Wednesday, April 17, 2013

Nanocellulose Breakthrough





 This will ultimately be huge. This may be a natural substitute for a wide range of products we presently make from plastic. It will be an important feedstock that can even be produced down on the farm as a matter of course. It will still need consumables and farms are used to dealing with this sort of stuff.

This is an important breakthrough and a nice result of genetic engineering that no one eats.

We will see it enter the supply chain in perhaps five years and that will produce a flood of replacement solutions hopefully broadly across industry. That will depend on cost and cost issues often delay market expansion for years and even decades.

Super-strong ‘wonder material’ is made with just algae, water, and sunlight

By Sarah Laskow


Nanocellulose could, in theory, be the miracle material that solves humanity’s every problem. It’s derived from cellulose, the stuff that’s found in plants, but its extra-tiny nano-scale fibers give it superpowers, like incredible strength. Here are just a few of the things you could make with it:

  • a boat that can carry 1,000 pounds of cargo
  • bulletproof glass
  • wound dressings
  • electronic wallpaper

Scientists have been trying for decades to figure out how to make nanocellulose efficiently. And now, one team of scientists has announced that they’ve genetically engineered algae to produce it. That means that all that’s required is sunlight, water, and a whole bunch of algae.

This team had been working for years with a bacterium — the same one used in kombucha — that was able to manufacture nanocellulose out of wood pulp. But that was a resource-intensive process, involving large vats of bacteria that needed large amounts of food. Recently, though, they started working with algae, which can produce its own nourishment through photosynthesis. They took genes from the first type of bacterium, threw it into the algae, and — voila! — it produced nanocellulose. The Verge explains:

By genetically engineering vinegar bacterium into blue-green algae, Brown’s lab has effectively created organic factories capable of making nanocellulose on a potentially industrial scale. …
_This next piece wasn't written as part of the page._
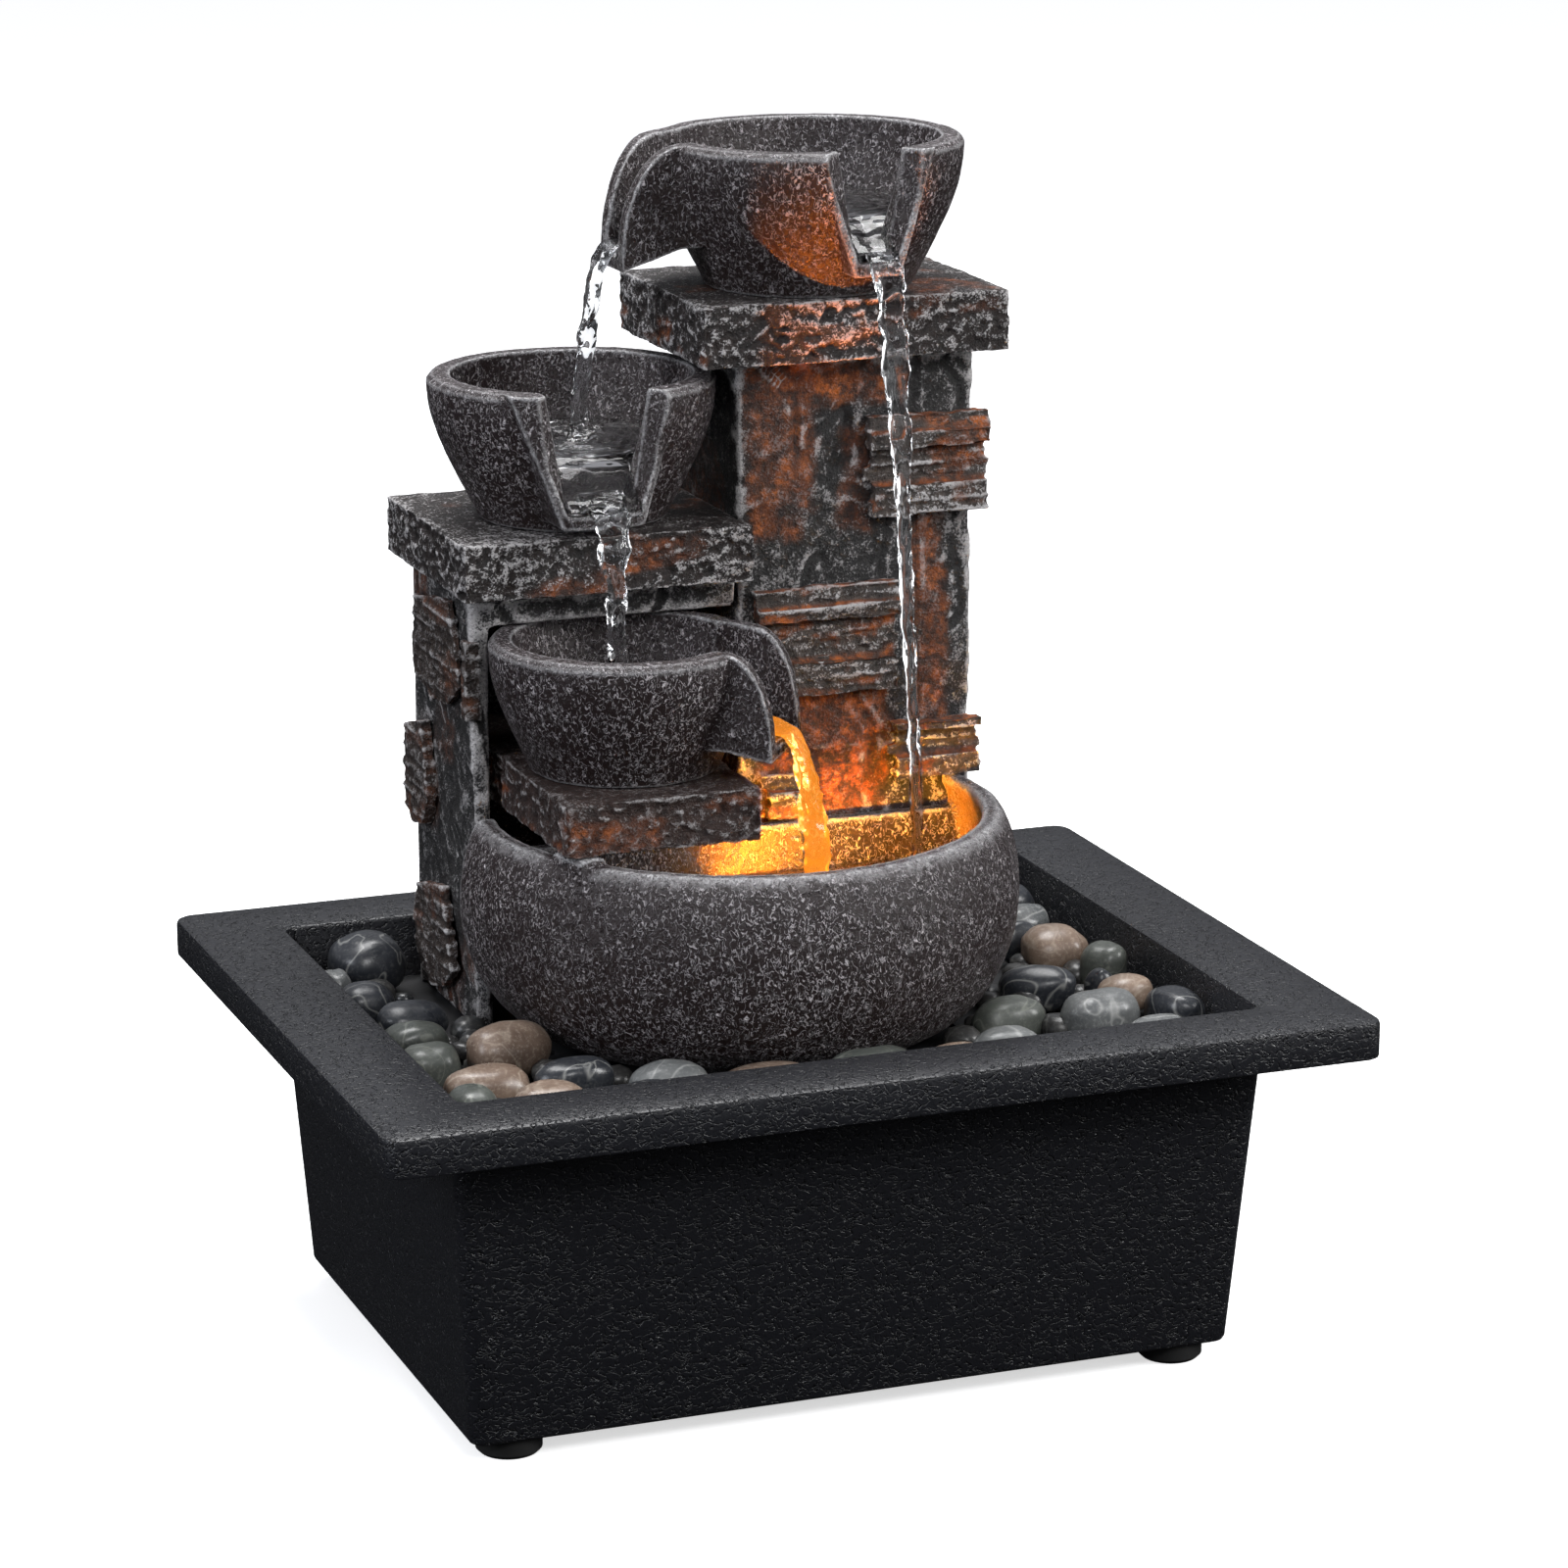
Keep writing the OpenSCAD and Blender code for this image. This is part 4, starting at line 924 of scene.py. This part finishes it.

Brown’s lab is still “five to ten years” away from adapting the process to a large scale, though he says the science behind it is sound. All they need now, the professor explains, is broader awareness and momentum.

Also, a whole lot of algae. And the space to grow it in. And to keep people from not freaking out about genetic-freak algae. If it gets too controversial, though, it should be easy enough to protect the algae from protesters: They can, after all, manufacture bulletproof glass from sunlight.